→ **Set task**: The material below holds a span beginning at the line with "Continue the three.js" and ending at the line with "26, 41, slab_foam)". Quote that span exactly, both ends included, and only that span.

→ **Data to process**:
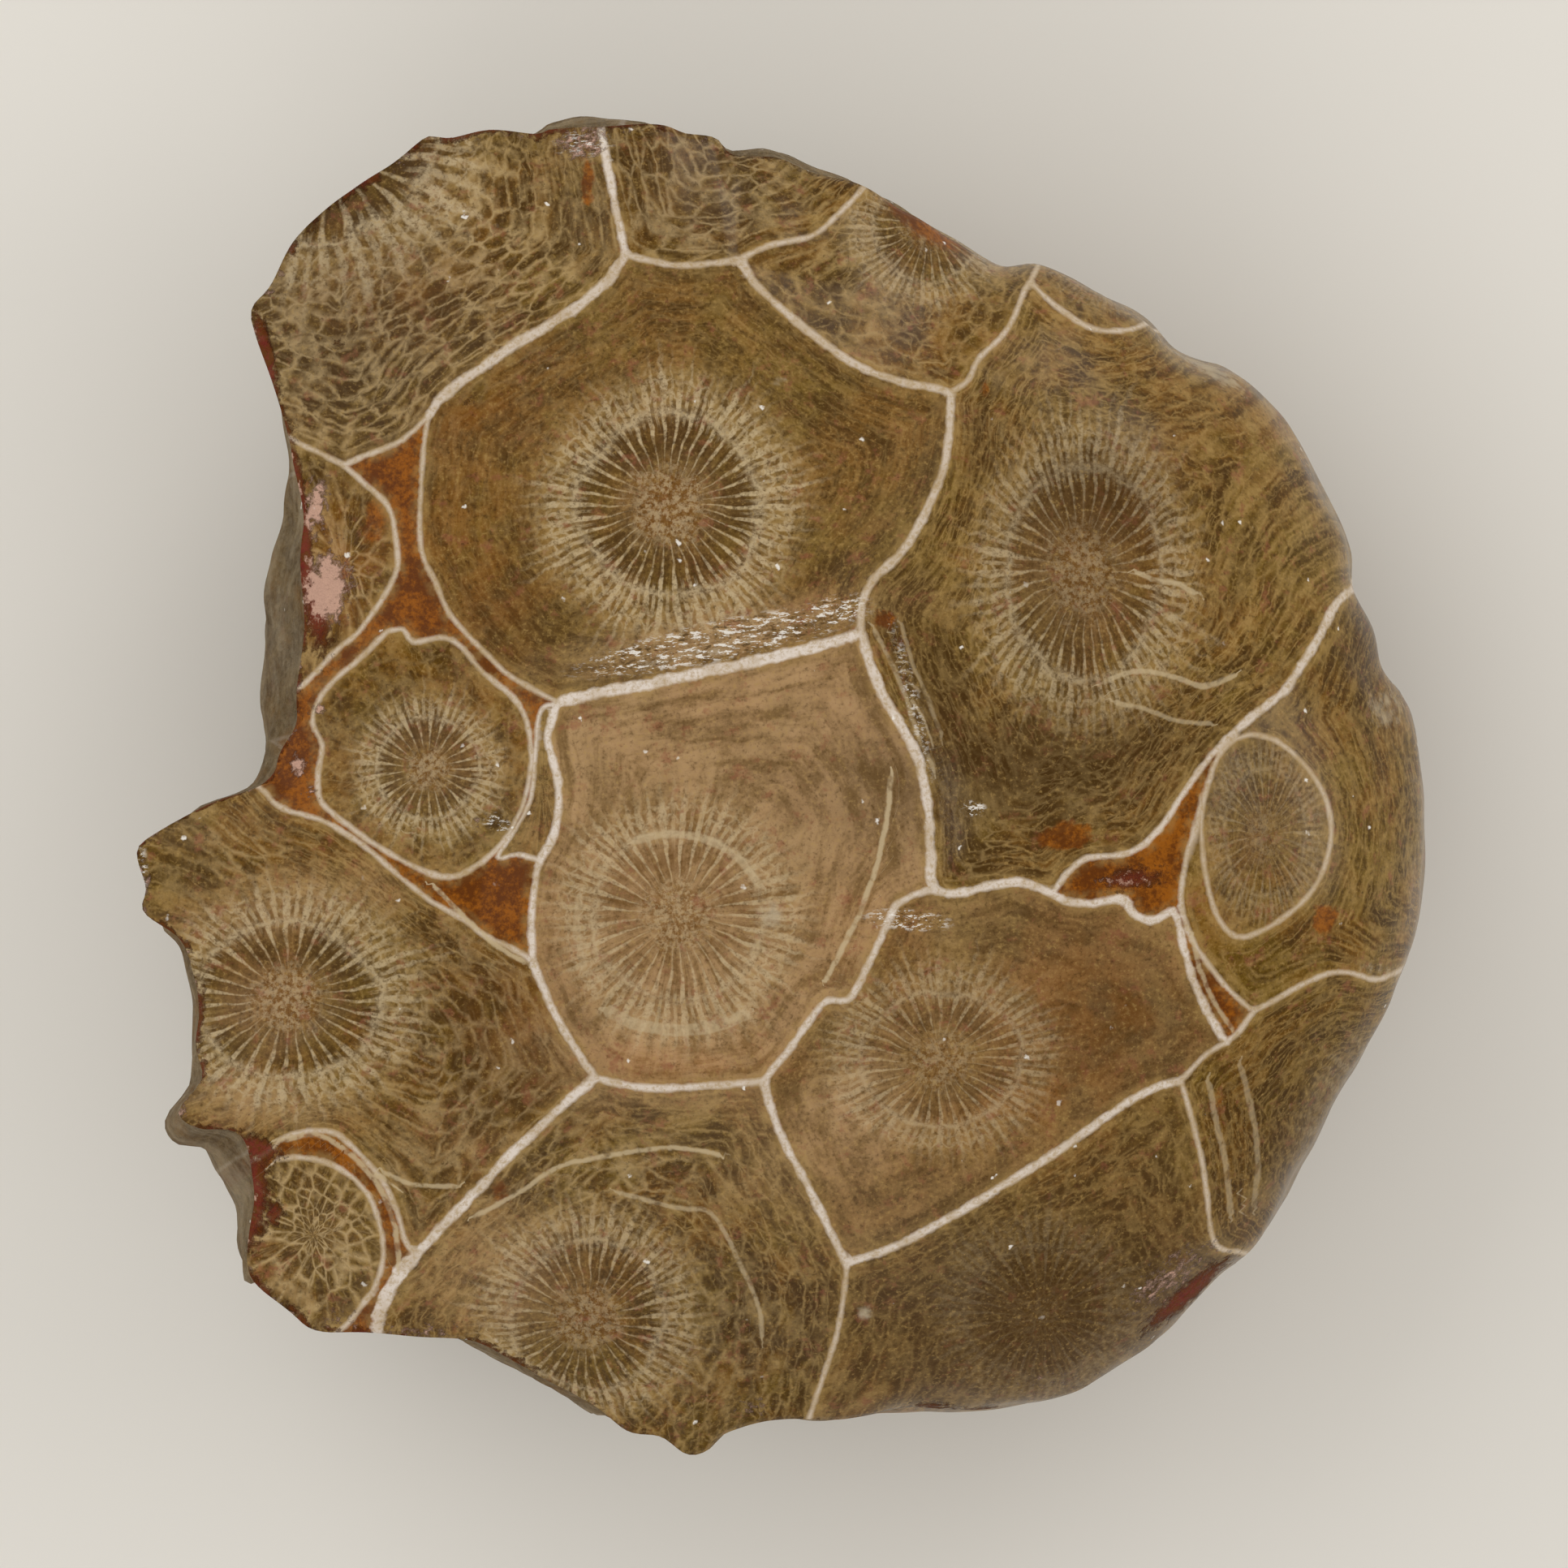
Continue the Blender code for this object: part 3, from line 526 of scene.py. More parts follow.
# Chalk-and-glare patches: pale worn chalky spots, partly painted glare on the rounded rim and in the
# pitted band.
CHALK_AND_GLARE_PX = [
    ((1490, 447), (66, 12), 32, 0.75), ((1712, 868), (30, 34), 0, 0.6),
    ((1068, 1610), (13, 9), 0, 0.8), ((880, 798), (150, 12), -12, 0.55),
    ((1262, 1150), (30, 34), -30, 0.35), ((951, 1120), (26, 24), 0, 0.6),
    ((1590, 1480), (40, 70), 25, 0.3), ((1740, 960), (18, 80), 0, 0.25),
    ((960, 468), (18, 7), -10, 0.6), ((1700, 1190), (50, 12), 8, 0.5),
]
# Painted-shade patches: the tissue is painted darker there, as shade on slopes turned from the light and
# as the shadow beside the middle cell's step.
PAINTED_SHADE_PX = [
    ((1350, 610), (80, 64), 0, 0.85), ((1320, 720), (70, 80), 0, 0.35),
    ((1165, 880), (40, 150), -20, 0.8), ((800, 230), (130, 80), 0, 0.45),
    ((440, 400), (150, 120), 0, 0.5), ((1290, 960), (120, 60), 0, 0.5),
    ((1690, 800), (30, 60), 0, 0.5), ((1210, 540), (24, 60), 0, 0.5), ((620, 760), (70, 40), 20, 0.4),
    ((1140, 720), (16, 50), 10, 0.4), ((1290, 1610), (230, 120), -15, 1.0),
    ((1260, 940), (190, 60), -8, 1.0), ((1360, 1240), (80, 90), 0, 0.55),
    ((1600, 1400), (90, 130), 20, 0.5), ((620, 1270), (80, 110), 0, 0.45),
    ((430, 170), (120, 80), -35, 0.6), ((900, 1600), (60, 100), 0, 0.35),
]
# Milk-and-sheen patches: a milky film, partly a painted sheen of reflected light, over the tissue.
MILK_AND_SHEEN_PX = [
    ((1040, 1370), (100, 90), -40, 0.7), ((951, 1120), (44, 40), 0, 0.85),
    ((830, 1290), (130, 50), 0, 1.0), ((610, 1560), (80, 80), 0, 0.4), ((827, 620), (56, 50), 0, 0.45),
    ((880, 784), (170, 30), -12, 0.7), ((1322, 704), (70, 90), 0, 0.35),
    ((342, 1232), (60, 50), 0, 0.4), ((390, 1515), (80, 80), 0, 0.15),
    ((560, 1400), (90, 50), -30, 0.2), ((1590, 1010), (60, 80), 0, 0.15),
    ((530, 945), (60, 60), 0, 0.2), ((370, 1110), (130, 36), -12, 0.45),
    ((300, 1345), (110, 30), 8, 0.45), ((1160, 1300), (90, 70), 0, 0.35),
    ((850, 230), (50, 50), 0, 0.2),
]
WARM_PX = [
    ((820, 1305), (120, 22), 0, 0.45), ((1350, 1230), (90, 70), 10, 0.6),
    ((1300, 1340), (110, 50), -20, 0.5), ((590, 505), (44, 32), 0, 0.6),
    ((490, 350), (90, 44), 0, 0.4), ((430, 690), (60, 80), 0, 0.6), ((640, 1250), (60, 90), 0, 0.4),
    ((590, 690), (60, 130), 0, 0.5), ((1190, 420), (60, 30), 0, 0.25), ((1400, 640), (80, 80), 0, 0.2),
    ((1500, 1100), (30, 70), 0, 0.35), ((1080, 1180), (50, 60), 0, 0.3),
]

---

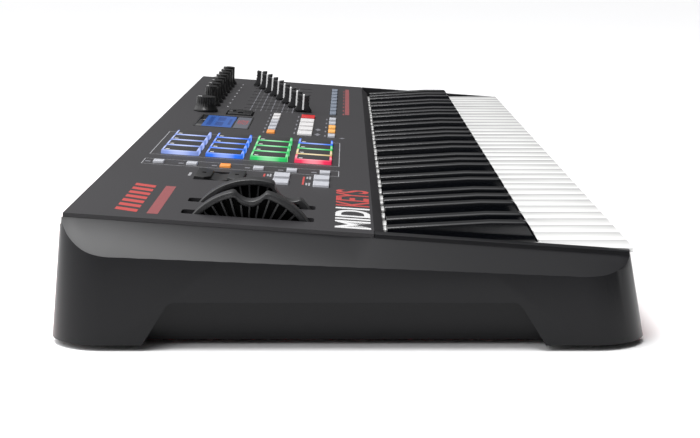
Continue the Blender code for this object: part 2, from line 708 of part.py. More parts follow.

==

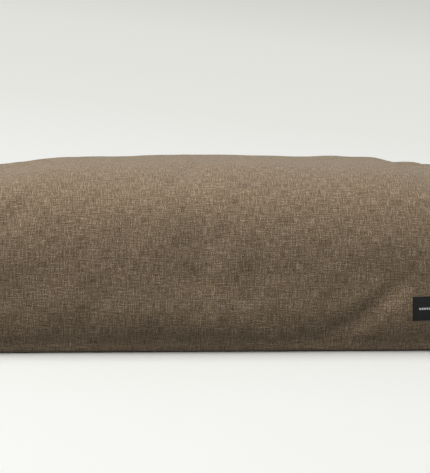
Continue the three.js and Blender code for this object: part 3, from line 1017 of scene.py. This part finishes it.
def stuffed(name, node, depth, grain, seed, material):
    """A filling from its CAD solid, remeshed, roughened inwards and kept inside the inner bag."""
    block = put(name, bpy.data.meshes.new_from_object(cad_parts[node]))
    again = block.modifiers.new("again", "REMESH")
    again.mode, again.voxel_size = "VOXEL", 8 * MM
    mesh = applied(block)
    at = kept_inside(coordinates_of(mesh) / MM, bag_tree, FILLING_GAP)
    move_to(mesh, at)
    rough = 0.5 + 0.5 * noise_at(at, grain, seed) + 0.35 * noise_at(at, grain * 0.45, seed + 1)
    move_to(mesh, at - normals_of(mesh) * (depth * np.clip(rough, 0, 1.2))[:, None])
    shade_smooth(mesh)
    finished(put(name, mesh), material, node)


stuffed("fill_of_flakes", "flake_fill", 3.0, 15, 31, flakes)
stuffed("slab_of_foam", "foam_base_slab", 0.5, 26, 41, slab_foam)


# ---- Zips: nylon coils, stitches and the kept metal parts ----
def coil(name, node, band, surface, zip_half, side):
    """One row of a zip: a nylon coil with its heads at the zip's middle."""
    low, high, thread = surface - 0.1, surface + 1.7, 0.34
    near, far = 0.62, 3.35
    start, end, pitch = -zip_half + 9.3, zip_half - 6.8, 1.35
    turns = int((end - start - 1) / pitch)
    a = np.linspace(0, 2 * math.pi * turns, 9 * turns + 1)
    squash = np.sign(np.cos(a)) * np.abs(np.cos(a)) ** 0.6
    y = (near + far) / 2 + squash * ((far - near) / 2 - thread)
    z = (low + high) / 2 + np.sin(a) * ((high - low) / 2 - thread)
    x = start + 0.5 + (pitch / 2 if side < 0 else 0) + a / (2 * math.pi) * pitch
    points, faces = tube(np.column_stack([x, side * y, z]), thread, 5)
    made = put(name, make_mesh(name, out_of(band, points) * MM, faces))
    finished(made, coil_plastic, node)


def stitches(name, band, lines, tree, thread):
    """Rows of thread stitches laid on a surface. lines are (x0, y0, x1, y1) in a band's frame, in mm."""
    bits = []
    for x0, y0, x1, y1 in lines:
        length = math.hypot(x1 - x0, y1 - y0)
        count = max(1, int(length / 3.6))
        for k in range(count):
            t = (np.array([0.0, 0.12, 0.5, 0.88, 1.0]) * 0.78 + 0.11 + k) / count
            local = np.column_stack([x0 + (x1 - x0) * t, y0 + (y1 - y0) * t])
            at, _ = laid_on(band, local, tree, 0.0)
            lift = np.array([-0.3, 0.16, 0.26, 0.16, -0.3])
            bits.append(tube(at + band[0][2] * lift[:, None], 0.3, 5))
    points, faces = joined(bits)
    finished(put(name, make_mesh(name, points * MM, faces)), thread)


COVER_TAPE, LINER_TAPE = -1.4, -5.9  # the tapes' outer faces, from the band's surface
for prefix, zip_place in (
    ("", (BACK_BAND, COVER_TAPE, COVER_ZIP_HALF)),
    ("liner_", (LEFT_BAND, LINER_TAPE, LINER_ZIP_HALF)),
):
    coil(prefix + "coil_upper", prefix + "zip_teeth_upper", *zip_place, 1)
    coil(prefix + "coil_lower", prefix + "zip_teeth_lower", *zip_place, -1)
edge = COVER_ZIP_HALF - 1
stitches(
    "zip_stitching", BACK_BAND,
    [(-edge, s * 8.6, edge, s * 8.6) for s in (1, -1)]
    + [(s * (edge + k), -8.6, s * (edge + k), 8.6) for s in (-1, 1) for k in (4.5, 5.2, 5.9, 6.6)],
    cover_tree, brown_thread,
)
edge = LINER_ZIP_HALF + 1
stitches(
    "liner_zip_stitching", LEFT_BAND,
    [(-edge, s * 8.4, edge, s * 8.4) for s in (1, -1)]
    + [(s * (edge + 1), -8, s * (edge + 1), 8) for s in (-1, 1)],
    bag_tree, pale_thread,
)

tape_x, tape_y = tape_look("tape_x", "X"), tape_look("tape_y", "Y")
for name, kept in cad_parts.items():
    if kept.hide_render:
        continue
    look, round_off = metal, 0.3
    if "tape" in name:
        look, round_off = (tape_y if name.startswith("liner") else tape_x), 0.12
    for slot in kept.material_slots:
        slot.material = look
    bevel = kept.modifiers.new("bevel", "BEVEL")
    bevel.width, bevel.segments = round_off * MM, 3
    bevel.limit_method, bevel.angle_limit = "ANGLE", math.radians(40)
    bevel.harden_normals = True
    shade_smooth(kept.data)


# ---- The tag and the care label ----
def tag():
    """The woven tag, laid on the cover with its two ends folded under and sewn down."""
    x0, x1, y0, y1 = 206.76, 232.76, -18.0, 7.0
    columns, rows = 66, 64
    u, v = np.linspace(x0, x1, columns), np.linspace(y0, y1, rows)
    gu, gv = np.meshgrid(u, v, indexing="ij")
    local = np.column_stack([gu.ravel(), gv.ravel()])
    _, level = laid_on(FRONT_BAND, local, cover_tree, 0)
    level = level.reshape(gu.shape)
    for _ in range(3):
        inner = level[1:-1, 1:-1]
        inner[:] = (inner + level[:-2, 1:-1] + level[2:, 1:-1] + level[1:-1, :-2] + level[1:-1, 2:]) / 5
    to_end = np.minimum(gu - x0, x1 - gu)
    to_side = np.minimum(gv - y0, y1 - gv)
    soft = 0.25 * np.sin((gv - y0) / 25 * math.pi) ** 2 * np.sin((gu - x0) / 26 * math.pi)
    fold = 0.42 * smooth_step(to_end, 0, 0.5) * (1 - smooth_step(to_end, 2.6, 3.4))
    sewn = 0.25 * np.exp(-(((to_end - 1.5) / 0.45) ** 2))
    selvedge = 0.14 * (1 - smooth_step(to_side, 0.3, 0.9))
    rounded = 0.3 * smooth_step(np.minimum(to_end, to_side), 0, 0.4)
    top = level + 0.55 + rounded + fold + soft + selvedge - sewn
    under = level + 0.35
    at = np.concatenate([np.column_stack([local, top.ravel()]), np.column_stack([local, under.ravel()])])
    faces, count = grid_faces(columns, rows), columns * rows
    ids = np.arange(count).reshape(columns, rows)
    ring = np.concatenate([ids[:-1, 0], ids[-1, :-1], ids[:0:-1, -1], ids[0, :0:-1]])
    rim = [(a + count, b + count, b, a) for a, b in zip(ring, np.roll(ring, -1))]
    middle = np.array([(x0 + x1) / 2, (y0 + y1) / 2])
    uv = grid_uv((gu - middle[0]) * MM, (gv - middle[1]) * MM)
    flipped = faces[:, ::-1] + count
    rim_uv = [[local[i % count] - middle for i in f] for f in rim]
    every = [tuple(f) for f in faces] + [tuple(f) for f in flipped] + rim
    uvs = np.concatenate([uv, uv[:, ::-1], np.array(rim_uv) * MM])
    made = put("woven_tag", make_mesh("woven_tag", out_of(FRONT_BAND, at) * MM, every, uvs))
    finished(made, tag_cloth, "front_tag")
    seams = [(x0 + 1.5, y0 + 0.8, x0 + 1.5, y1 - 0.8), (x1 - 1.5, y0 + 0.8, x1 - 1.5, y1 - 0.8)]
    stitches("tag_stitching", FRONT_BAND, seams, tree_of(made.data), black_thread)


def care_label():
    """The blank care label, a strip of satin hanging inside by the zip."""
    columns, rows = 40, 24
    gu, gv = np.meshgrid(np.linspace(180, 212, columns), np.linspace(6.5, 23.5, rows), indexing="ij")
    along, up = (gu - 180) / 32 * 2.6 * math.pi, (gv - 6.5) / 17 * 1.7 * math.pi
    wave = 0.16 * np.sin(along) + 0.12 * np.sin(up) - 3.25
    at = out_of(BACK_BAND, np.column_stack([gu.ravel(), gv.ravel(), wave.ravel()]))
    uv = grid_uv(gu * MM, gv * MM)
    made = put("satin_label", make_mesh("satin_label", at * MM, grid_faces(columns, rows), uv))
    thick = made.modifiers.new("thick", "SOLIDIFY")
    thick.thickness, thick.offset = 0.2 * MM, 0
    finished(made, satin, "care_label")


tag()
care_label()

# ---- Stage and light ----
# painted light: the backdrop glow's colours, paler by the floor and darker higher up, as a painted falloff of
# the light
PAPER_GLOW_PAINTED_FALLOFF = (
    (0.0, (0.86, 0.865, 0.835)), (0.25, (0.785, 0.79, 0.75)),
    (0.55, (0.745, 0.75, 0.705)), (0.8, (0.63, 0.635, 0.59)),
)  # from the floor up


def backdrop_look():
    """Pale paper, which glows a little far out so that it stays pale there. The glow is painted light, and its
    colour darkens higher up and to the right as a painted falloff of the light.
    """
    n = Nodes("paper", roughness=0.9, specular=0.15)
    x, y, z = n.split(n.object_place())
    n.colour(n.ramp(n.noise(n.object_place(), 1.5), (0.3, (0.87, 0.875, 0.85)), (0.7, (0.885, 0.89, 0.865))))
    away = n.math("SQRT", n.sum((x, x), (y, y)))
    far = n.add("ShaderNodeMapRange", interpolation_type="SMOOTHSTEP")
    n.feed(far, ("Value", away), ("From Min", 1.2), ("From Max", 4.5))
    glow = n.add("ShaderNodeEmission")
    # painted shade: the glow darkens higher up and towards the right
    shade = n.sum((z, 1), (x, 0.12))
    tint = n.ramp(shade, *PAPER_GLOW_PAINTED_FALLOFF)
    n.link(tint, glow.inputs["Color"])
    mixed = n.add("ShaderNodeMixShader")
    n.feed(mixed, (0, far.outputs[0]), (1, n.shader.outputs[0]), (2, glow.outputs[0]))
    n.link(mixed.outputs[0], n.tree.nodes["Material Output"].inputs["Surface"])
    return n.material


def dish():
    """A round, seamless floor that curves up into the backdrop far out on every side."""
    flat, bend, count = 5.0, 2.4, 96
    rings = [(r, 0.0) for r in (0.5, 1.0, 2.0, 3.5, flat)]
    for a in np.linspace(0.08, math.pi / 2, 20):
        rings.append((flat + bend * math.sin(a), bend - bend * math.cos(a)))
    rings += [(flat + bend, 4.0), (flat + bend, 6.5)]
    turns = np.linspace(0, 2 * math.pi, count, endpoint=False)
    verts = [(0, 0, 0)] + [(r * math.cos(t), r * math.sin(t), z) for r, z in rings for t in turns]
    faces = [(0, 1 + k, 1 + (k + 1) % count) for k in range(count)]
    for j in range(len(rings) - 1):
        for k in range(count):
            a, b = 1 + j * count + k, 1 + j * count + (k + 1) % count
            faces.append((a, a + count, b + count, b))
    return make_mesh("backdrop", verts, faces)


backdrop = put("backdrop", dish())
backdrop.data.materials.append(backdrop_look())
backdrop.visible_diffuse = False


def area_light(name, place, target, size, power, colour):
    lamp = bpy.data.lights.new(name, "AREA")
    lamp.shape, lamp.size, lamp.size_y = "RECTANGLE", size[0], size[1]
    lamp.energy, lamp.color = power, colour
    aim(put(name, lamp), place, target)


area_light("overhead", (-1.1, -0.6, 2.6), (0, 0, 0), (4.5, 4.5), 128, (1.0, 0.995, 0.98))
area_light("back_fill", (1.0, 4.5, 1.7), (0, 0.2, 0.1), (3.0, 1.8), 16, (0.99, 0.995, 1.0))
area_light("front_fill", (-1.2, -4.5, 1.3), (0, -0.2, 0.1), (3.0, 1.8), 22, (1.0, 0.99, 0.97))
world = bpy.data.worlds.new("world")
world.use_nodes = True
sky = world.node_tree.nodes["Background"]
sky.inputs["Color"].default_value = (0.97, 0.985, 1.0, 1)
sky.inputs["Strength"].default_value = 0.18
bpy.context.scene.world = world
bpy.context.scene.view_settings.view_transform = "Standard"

→ **Result of this task**:
Continue the three.js and Blender code for this object: part 3, from line 1017 of scene.py. This part finishes it.
def stuffed(name, node, depth, grain, seed, material):
    """A filling from its CAD solid, remeshed, roughened inwards and kept inside the inner bag."""
    block = put(name, bpy.data.meshes.new_from_object(cad_parts[node]))
    again = block.modifiers.new("again", "REMESH")
    again.mode, again.voxel_size = "VOXEL", 8 * MM
    mesh = applied(block)
    at = kept_inside(coordinates_of(mesh) / MM, bag_tree, FILLING_GAP)
    move_to(mesh, at)
    rough = 0.5 + 0.5 * noise_at(at, grain, seed) + 0.35 * noise_at(at, grain * 0.45, seed + 1)
    move_to(mesh, at - normals_of(mesh) * (depth * np.clip(rough, 0, 1.2))[:, None])
    shade_smooth(mesh)
    finished(put(name, mesh), material, node)


stuffed("fill_of_flakes", "flake_fill", 3.0, 15, 31, flakes)
stuffed("slab_of_foam", "foam_base_slab", 0.5, 26, 41, slab_foam)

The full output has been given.